Infrastructure as a Service provider Cloud Plus continues to excel, building on the company’s 147 percent revenue increase during FY15. CEO Jules Rumsey describes how trust is a central factor in the move to hybrid cloud: many SMEs, corporations and government agencies making the transition from on-premise hosting within their own facilities to hosted cloud computing have major concerns about performance, availability, security and data loss.

“We believe the market will see significant growth in the managed services space over the next couple of years,”

Hugh Ujhazy, Vice President of Australia Research, IDC.

As awareness of cloud services grows among SMBs, IDC Vice President of Australia Research, Hugh Ujhazy believes market value can be derived from Australian MSPs building a strategic cloud business.

“But it will be tempered by depreciation cycles,” he advises, “and the need to find a seasoned partner that can actually do these things and has the experience to bring value.”

Why are SMBs moving to the cloud?

Cost reduction

Billed as the key advantage across the industry, the pricing flexibility and ‘pay as you go’ approach to cloud consumption - based on demand - is proving a strong drawcard for SMBs.

In addition, cloud eliminates the need for SMBs to replace capital expenditures on a regular basis, avoiding spend on associated hardware, software or licensing fees.

Increased flexibility

Cloud computing allows SMB employees to be more flexible - both in and out of the workplace.

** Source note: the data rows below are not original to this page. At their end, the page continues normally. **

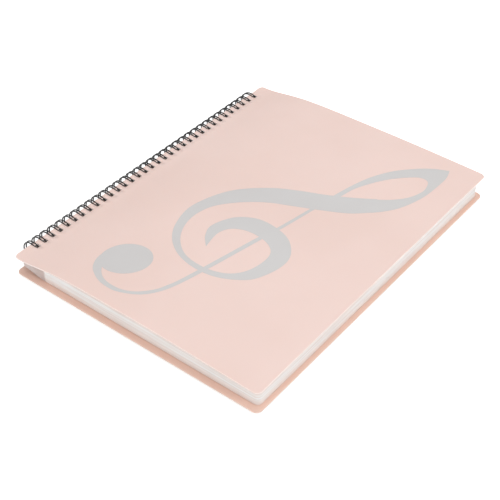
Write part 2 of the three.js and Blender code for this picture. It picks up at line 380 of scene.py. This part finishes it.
def wire_tube(name, material):
    """Round tube: at each point a circle spanned by the ring's outward direction and the one across."""
    angle, y = wire_path()
    outward = np.stack([np.cos(angle), np.zeros_like(angle), np.sin(angle)], axis=1)
    centre = np.array([RING_X, 0, RING_Z]) + RING_RADIUS * outward + np.stack([0 * y, y, 0 * y], axis=1)
    tangent = np.gradient(centre, axis=0)
    tangent /= np.linalg.norm(tangent, axis=1)[:, None]
    across = np.cross(tangent, outward)
    across /= np.linalg.norm(across, axis=1)[:, None]
    turn = 2 * np.pi * np.arange(WIRE_SIDES)[None, :, None] / WIRE_SIDES
    circle = outward[:, None] * np.cos(turn) + across[:, None] * np.sin(turn)
    points = (centre[:, None] + WIRE_DIAMETER / 2 * circle).reshape(-1, 3)
    ids = np.arange(len(points)).reshape(-1, WIRE_SIDES)
    after = np.roll(ids, -1, axis=1)
    faces = np.stack([ids[:-1], after[:-1], after[1:], ids[1:]], axis=-1).reshape(-1, 4).tolist()
    faces += [ids[0][::-1].tolist(), ids[-1].tolist()]
    return put_mesh(name, points, faces, [material])


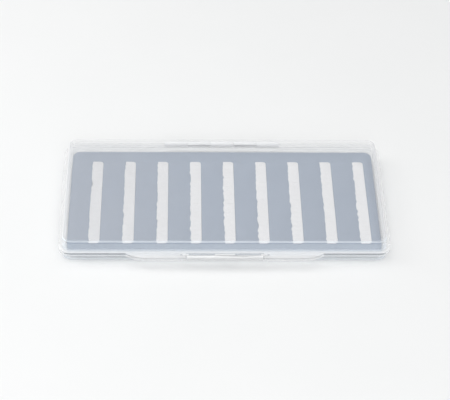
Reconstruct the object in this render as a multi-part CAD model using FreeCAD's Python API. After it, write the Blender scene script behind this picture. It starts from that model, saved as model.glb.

The rising tide of collaboration tools available in the cloud - such as Office 365 and Google for Work - allow SMBs access information from anywhere, creating equality between smaller companies and larger enterprise firms in terms of how they access company data and files.

Growth, agility and speed

By removing the need to focus on constant server updates, hardware replacement, software updates, and other computing issues, SMBs can now focus on the broader company goals.

In providing greater speed, agility and scale, cloud computing is proving a viable alternative for SMBs striving to adapt to the changing business demands.